**What is being asked:**
Restate, word for word, all of the material shown below.
+ + +
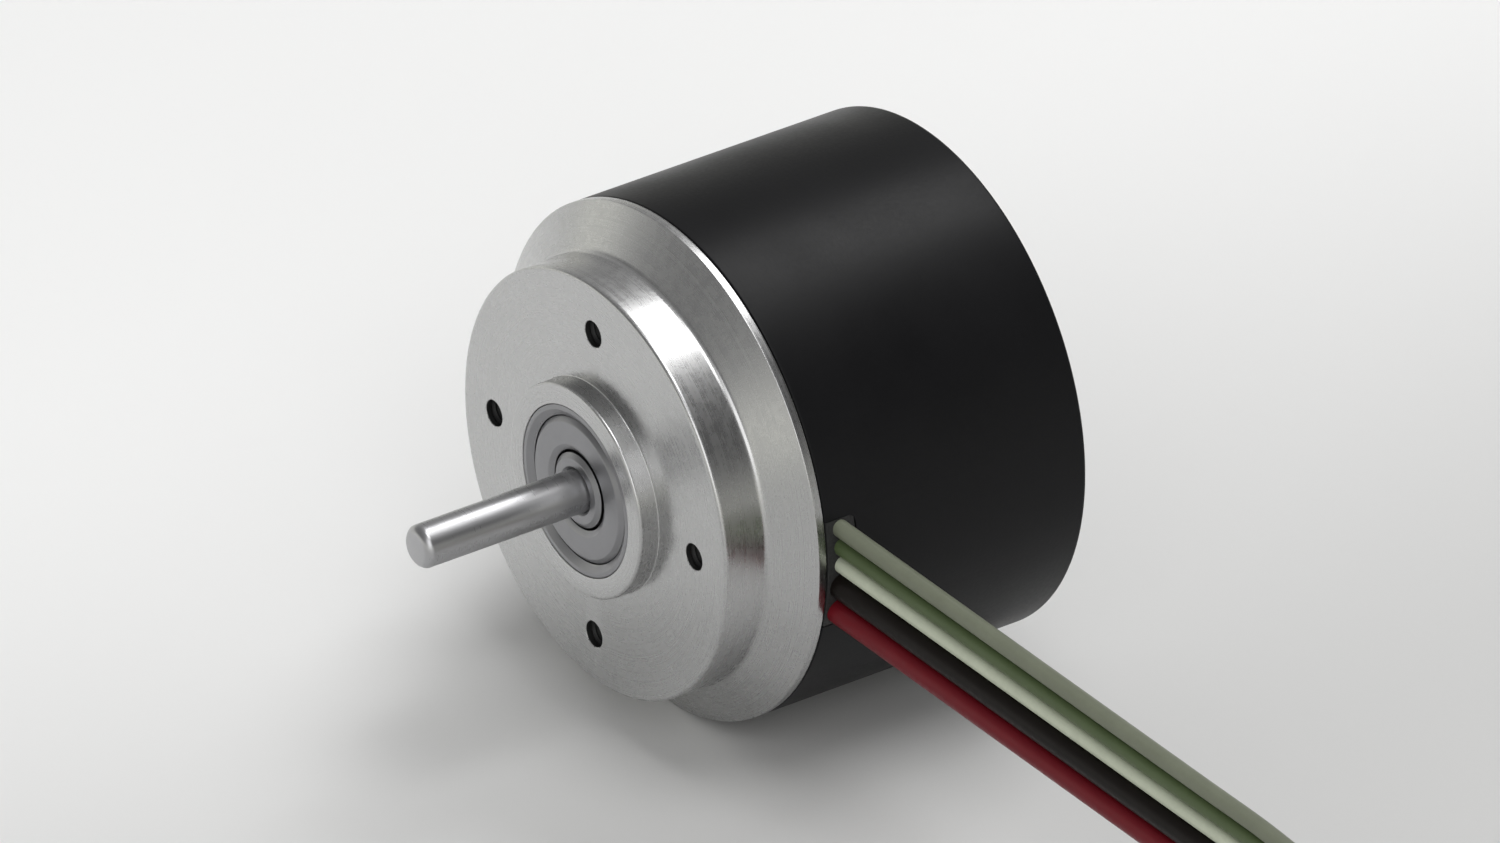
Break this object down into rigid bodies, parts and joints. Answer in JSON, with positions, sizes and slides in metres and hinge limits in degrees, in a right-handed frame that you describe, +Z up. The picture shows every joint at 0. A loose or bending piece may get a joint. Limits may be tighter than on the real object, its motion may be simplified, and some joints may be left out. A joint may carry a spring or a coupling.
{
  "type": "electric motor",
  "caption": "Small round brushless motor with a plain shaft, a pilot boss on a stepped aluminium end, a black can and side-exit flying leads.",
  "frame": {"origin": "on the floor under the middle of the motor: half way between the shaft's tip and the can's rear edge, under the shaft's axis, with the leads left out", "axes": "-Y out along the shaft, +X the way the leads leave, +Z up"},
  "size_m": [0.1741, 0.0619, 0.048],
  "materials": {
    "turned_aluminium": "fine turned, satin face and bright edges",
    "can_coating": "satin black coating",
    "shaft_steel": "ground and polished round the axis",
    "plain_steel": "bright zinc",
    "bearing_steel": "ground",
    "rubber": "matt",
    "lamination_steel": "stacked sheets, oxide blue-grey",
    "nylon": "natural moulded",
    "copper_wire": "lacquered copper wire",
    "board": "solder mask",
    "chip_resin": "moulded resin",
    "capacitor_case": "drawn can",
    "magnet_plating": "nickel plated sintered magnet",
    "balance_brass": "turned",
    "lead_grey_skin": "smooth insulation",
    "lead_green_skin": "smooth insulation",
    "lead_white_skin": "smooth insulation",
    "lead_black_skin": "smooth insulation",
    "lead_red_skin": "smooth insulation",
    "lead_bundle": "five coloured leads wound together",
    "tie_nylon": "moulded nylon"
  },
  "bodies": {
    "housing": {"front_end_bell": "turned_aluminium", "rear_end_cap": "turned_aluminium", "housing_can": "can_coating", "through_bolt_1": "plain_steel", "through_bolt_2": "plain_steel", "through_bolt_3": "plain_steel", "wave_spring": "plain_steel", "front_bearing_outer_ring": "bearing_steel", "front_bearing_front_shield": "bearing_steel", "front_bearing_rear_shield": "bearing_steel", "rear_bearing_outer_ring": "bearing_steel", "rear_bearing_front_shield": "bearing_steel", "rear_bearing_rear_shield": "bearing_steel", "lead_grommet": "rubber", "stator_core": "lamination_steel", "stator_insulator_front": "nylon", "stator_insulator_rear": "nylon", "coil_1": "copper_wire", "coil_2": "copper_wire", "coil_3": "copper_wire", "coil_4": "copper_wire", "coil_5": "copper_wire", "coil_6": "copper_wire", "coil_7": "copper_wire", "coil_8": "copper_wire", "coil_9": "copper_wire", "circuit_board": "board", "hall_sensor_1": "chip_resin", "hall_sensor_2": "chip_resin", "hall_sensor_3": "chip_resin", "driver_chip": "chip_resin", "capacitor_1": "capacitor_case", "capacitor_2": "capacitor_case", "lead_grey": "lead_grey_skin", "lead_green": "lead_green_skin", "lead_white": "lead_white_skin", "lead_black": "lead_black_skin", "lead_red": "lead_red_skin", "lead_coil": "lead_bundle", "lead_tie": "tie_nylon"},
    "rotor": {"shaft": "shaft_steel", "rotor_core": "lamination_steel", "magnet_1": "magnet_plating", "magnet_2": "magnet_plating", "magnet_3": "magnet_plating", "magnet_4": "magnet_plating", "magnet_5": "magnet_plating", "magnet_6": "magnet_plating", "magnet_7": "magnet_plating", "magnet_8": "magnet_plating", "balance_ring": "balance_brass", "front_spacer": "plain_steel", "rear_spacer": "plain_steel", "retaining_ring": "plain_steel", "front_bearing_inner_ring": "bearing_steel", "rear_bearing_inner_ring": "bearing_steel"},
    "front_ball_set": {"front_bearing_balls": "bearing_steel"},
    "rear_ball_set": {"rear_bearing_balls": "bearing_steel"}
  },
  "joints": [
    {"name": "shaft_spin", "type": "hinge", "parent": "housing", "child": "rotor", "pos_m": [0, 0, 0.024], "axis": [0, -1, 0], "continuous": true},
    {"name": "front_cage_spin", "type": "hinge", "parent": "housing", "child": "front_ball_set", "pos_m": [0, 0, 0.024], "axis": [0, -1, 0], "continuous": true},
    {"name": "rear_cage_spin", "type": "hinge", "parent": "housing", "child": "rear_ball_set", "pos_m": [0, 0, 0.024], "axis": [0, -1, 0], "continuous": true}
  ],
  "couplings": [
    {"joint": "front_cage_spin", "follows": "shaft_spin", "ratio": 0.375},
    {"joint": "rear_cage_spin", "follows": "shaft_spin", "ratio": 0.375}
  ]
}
+ + +
**Exercise response:**
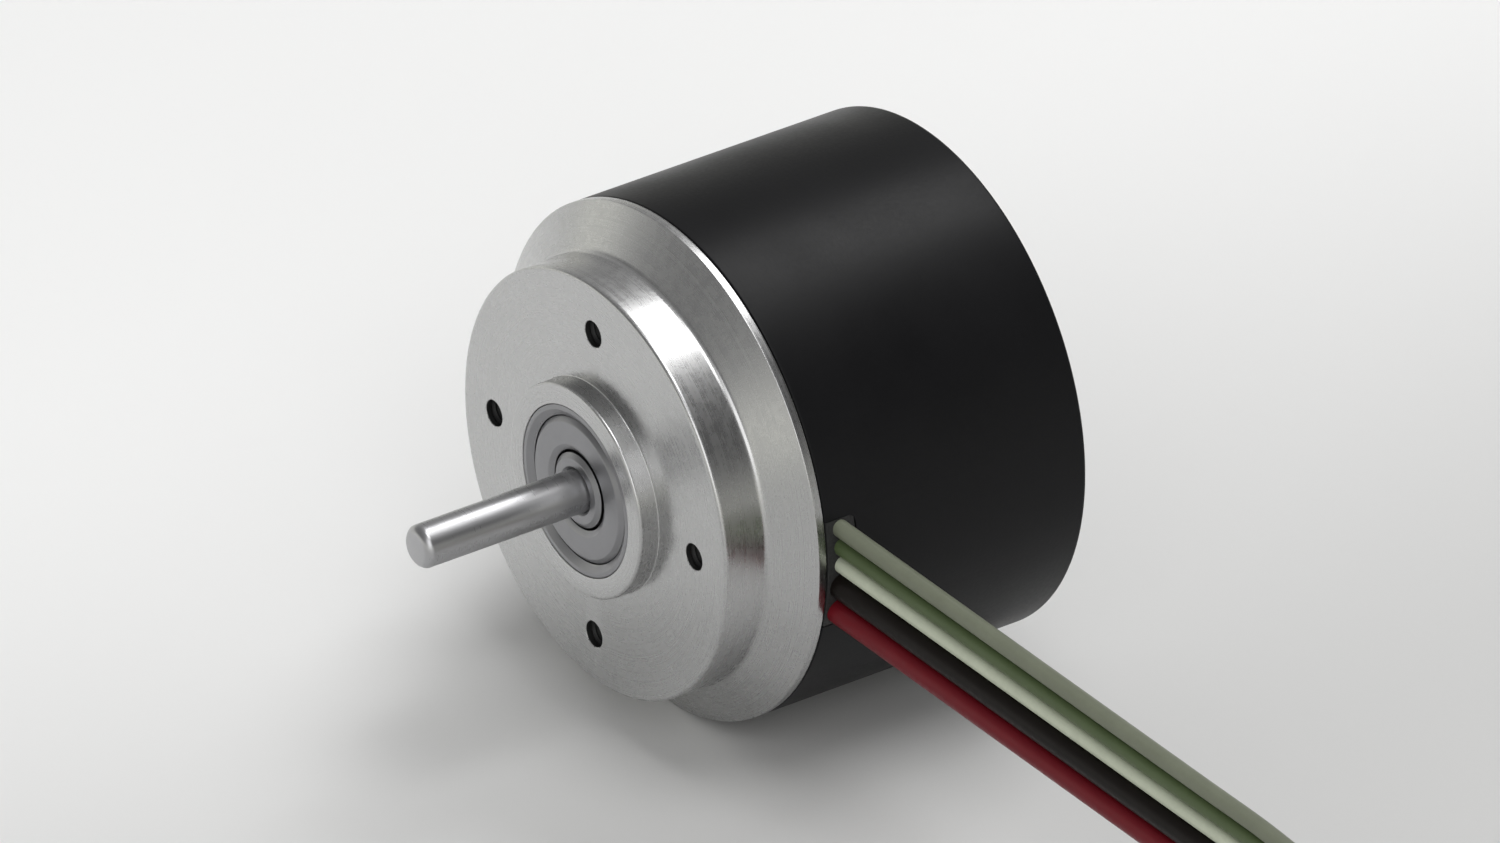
Break this object down into rigid bodies, parts and joints. Answer in JSON, with positions, sizes and slides in metres and hinge limits in degrees, in a right-handed frame that you describe, +Z up. The picture shows every joint at 0. A loose or bending piece may get a joint. Limits may be tighter than on the real object, its motion may be simplified, and some joints may be left out. A joint may carry a spring or a coupling.
{
  "type": "electric motor",
  "caption": "Small round brushless motor with a plain shaft, a pilot boss on a stepped aluminium end, a black can and side-exit flying leads.",
  "frame": {"origin": "on the floor under the middle of the motor: half way between the shaft's tip and the can's rear edge, under the shaft's axis, with the leads left out", "axes": "-Y out along the shaft, +X the way the leads leave, +Z up"},
  "size_m": [0.1741, 0.0619, 0.048],
  "materials": {
    "turned_aluminium": "fine turned, satin face and bright edges",
    "can_coating": "satin black coating",
    "shaft_steel": "ground and polished round the axis",
    "plain_steel": "bright zinc",
    "bearing_steel": "ground",
    "rubber": "matt",
    "lamination_steel": "stacked sheets, oxide blue-grey",
    "nylon": "natural moulded",
    "copper_wire": "lacquered copper wire",
    "board": "solder mask",
    "chip_resin": "moulded resin",
    "capacitor_case": "drawn can",
    "magnet_plating": "nickel plated sintered magnet",
    "balance_brass": "turned",
    "lead_grey_skin": "smooth insulation",
    "lead_green_skin": "smooth insulation",
    "lead_white_skin": "smooth insulation",
    "lead_black_skin": "smooth insulation",
    "lead_red_skin": "smooth insulation",
    "lead_bundle": "five coloured leads wound together",
    "tie_nylon": "moulded nylon"
  },
  "bodies": {
    "housing": {"front_end_bell": "turned_aluminium", "rear_end_cap": "turned_aluminium", "housing_can": "can_coating", "through_bolt_1": "plain_steel", "through_bolt_2": "plain_steel", "through_bolt_3": "plain_steel", "wave_spring": "plain_steel", "front_bearing_outer_ring": "bearing_steel", "front_bearing_front_shield": "bearing_steel", "front_bearing_rear_shield": "bearing_steel", "rear_bearing_outer_ring": "bearing_steel", "rear_bearing_front_shield": "bearing_steel", "rear_bearing_rear_shield": "bearing_steel", "lead_grommet": "rubber", "stator_core": "lamination_steel", "stator_insulator_front": "nylon", "stator_insulator_rear": "nylon", "coil_1": "copper_wire", "coil_2": "copper_wire", "coil_3": "copper_wire", "coil_4": "copper_wire", "coil_5": "copper_wire", "coil_6": "copper_wire", "coil_7": "copper_wire", "coil_8": "copper_wire", "coil_9": "copper_wire", "circuit_board": "board", "hall_sensor_1": "chip_resin", "hall_sensor_2": "chip_resin", "hall_sensor_3": "chip_resin", "driver_chip": "chip_resin", "capacitor_1": "capacitor_case", "capacitor_2": "capacitor_case", "lead_grey": "lead_grey_skin", "lead_green": "lead_green_skin", "lead_white": "lead_white_skin", "lead_black": "lead_black_skin", "lead_red": "lead_red_skin", "lead_coil": "lead_bundle", "lead_tie": "tie_nylon"},
    "rotor": {"shaft": "shaft_steel", "rotor_core": "lamination_steel", "magnet_1": "magnet_plating", "magnet_2": "magnet_plating", "magnet_3": "magnet_plating", "magnet_4": "magnet_plating", "magnet_5": "magnet_plating", "magnet_6": "magnet_plating", "magnet_7": "magnet_plating", "magnet_8": "magnet_plating", "balance_ring": "balance_brass", "front_spacer": "plain_steel", "rear_spacer": "plain_steel", "retaining_ring": "plain_steel", "front_bearing_inner_ring": "bearing_steel", "rear_bearing_inner_ring": "bearing_steel"},
    "front_ball_set": {"front_bearing_balls": "bearing_steel"},
    "rear_ball_set": {"rear_bearing_balls": "bearing_steel"}
  },
  "joints": [
    {"name": "shaft_spin", "type": "hinge", "parent": "housing", "child": "rotor", "pos_m": [0, 0, 0.024], "axis": [0, -1, 0], "continuous": true},
    {"name": "front_cage_spin", "type": "hinge", "parent": "housing", "child": "front_ball_set", "pos_m": [0, 0, 0.024], "axis": [0, -1, 0], "continuous": true},
    {"name": "rear_cage_spin", "type": "hinge", "parent": "housing", "child": "rear_ball_set", "pos_m": [0, 0, 0.024], "axis": [0, -1, 0], "continuous": true}
  ],
  "couplings": [
    {"joint": "front_cage_spin", "follows": "shaft_spin", "ratio": 0.375},
    {"joint": "rear_cage_spin", "follows": "shaft_spin", "ratio": 0.375}
  ]
}